> Exercise description: Please output the lines shown below exactly as they appear.

> Source data:
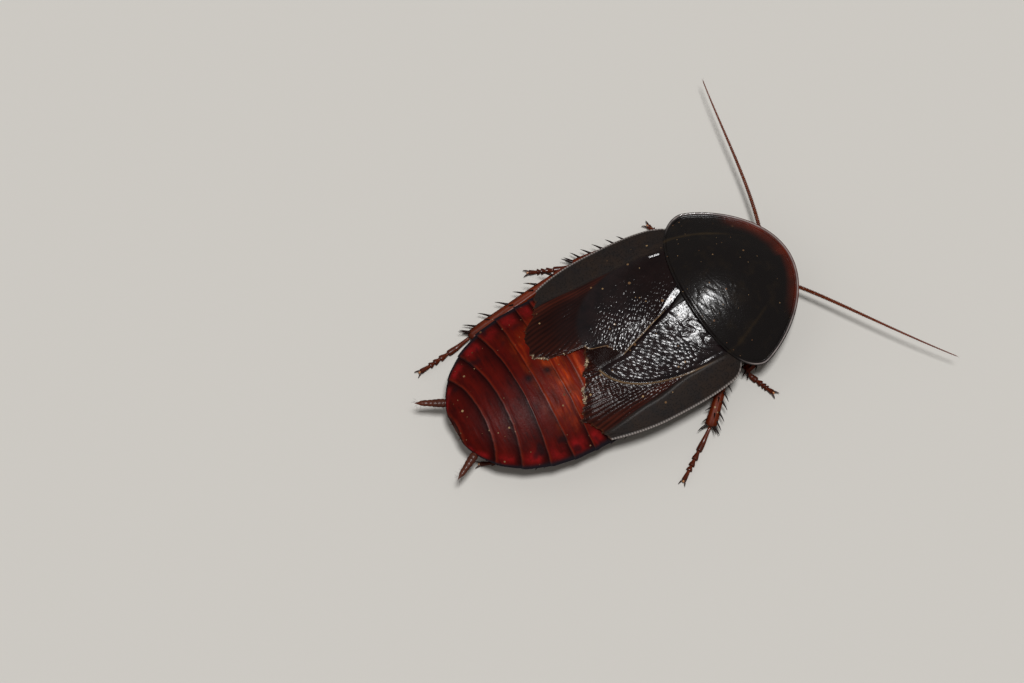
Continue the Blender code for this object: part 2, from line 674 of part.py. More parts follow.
def build_tarsus(name, start, toe):
    """Five foot joints, the first the longest, each widest at its pad, and two claws."""
    run = toe - start
    path, halves = [], []
    for a, b in zip(FOOT_JOINTS, FOOT_JOINTS[1:]):
        for share, swell in FOOT_SWELL:
            s = a + (b - a) * share
            centre = start + run * s
            ankle_lift = (start.z - TARSUS_HALF) * (1 - ease(s, 0.0, 0.3))
            centre.z = TARSUS_HALF + ankle_lift + 0.06 * ease(s, 0.85, 1.0)
            path.append(centre)
            halves.append((TARSUS_HALF * swell * 1.05, TARSUS_HALF * max(swell, 0.9)))
    core = tube(path, halves, 8, floor=0.0)
    ahead = Vector((run.x, run.y, 0)).normalized()
    aside = ahead.cross(Vector((0, 0, 1)))
    claws = []
    for sign in (1, -1):
        direction = ahead * 0.85 + aside * sign * 0.5 - Vector((0, 0, 0.22))
        root = path[-1] - ahead * 0.1 + aside * sign * 0.07 + Vector((0, 0, 0.02))
        claws.append(spine(root, direction, CLAW_LENGTH, CLAW_THICKNESS, CLAW_TIP_THICKNESS))
    add_node("tarsus_" + name, fused(core, claws, "tarsus_" + name), RED_BROWN)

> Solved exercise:
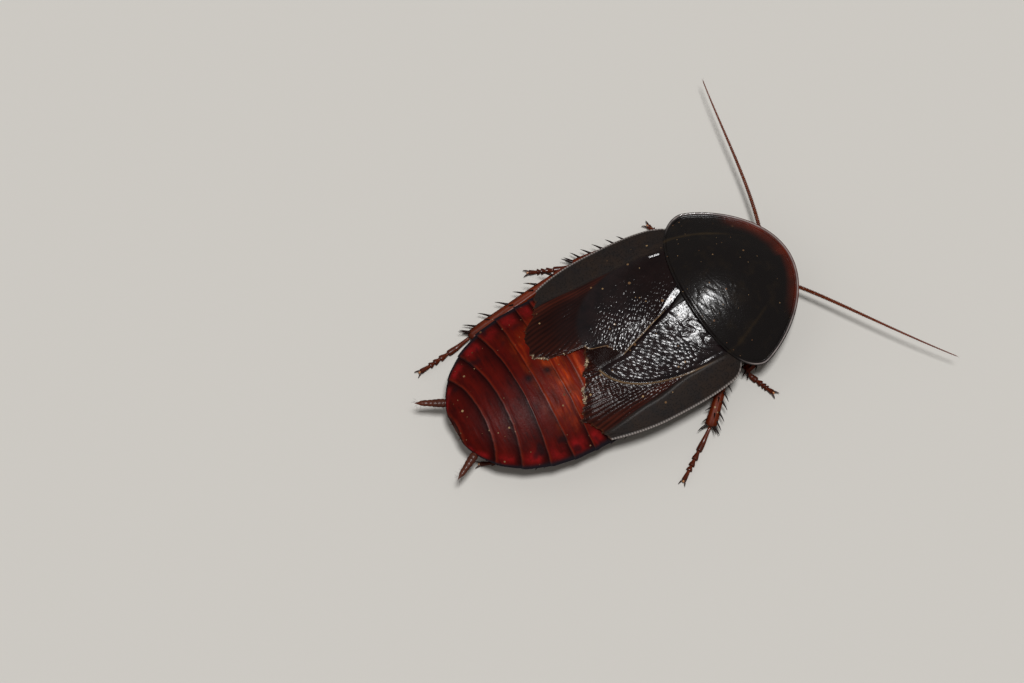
Continue the Blender code for this object: part 2, from line 674 of part.py. More parts follow.
def build_tarsus(name, start, toe):
    """Five foot joints, the first the longest, each widest at its pad, and two claws."""
    run = toe - start
    path, halves = [], []
    for a, b in zip(FOOT_JOINTS, FOOT_JOINTS[1:]):
        for share, swell in FOOT_SWELL:
            s = a + (b - a) * share
            centre = start + run * s
            ankle_lift = (start.z - TARSUS_HALF) * (1 - ease(s, 0.0, 0.3))
            centre.z = TARSUS_HALF + ankle_lift + 0.06 * ease(s, 0.85, 1.0)
            path.append(centre)
            halves.append((TARSUS_HALF * swell * 1.05, TARSUS_HALF * max(swell, 0.9)))
    core = tube(path, halves, 8, floor=0.0)
    ahead = Vector((run.x, run.y, 0)).normalized()
    aside = ahead.cross(Vector((0, 0, 1)))
    claws = []
    for sign in (1, -1):
        direction = ahead * 0.85 + aside * sign * 0.5 - Vector((0, 0, 0.22))
        root = path[-1] - ahead * 0.1 + aside * sign * 0.07 + Vector((0, 0, 0.02))
        claws.append(spine(root, direction, CLAW_LENGTH, CLAW_THICKNESS, CLAW_TIP_THICKNESS))
    add_node("tarsus_" + name, fused(core, claws, "tarsus_" + name), RED_BROWN)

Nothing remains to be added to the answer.